Во-первых, «палочная» система — практика оценки деятельности полицейских через сравнение количества «оформленных» ими дел с показателями прошлого периода — требует от каждого оперативника и от каждого подразделения довести до суда как минимум не меньше дел, чем в прошлом году (квартале, месяце). Это значит, что если в данном подразделении уже привыкли упрощать себе жизнь, выбивая признания из фигурантов уголовных дел, то переход к более гуманным и законным практикам неминуемо будет сопровождаться падением показателей. «Палочная» система оценки деятельности полицейских как бы закладывает уже существующий уровень беспредела в план.
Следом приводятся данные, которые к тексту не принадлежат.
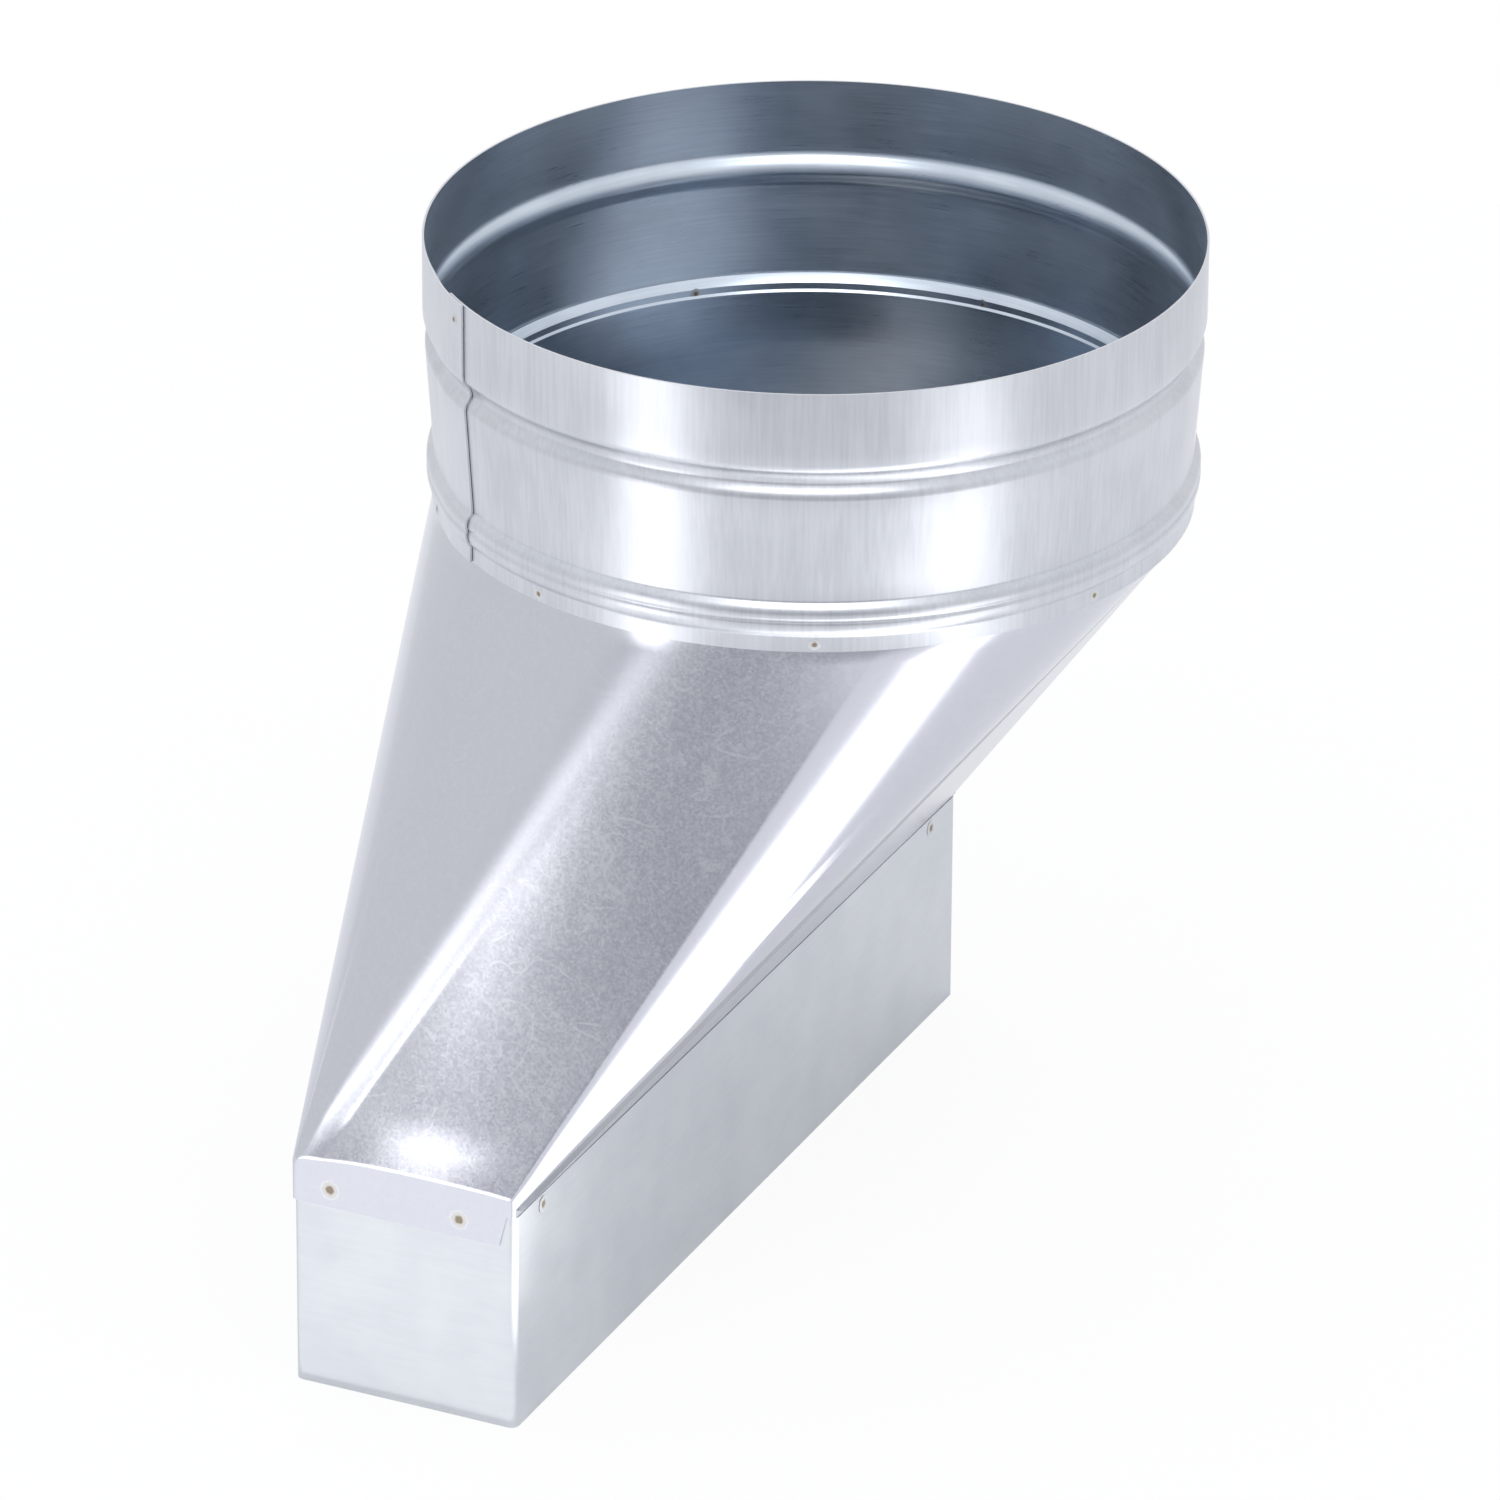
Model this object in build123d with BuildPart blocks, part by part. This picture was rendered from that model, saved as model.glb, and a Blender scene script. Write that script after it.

Во-вторых, пытки в полиции затрагивают не только самих пострадавших. Знание о том, что в полиции пытают, воздействует и на тех фигурантов уголовных дел, к которым в процессе следствия никто и пальцем не притронулся. Альтернатива чистосердечному признанию под средневековыми пытками — изрядный стимул к сотрудничеству со следствием. Мы не знаем, сколько людей взяли на себя вину за то, чего не совершали, просто потому, что в их глазах полиция — страшное место, где пытают и бьют.

Оба эти момента выгодны не только оперативнику «на земле»; как система оценки деятельности исходит от руководства ведомства, так и всеобщий страх перед полицией культивируется сверху, потому что облегчает функционирование системы, радикально снижая требования к качеству ее работы. Между тем сейчас, даже если удается доказать виновность отдельного сотрудника полиции в пытках, ситуация подается как отдельный эксцесс исполнителя, за который начальство не несет никакой ответственности. В крайнем случае может пострадать непосредственный начальник палача, не более. Между тем крайне важно, чтобы руководство МВД хоть как-то принимало на себя ответственность хотя бы за отдельные выявленные эпизоды, чтобы хоть небольшая доля дискомфорта доставалась тем, от кого реально зависит, бороться с беспределом или продолжать его молчаливо поощрять. Поэтому заставить их публично извиняться — тем самым признавая, что за пытки несет ответственность не отдельный садист, а ведомство, — было бы очень хорошей идеей.